Furthermore, for NLP, we are mostly concerned with "pre-training + fine-tuning" performance. Unfortunately, the series of NLP experiments starting from Synthesizer shows that while an MLP-based model might achieve competitive results on a specific task, its transferability is often poor. That is to say, while the pre-training effect might look decent, "pre-training + fine-tuning" usually falls behind Transformers. This is not hard to understand: by parameterizing the Attention matrix, the matrix becomes more likely to be strongly associated with specific tasks, unlike the self-adaptive Attention matrix generated by Transformers, which has better adaptability.

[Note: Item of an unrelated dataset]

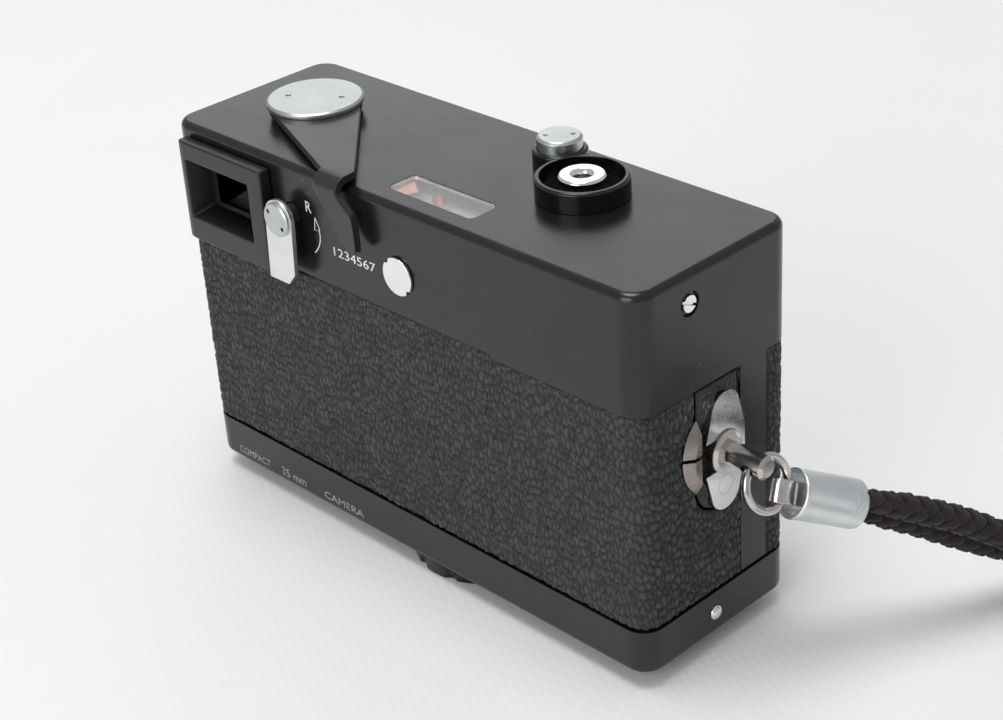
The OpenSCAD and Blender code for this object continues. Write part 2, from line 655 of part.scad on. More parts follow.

Conclusion: When the Music Ends

This article has reviewed some recent "non-mainstream" works, primarily focusing on replacing Transformers with non-Transformer structures—mainly based on MLP—and achieving competitive results. Overall, these works appear diverse but follow recognizable patterns, giving a sense of "new wine in old bottles." Not many can provide truly new insights.

This entire article consists only of my personal reflections, representing my own viewpoints. Should there be any improprieties, I hope readers will kindly offer their corrections.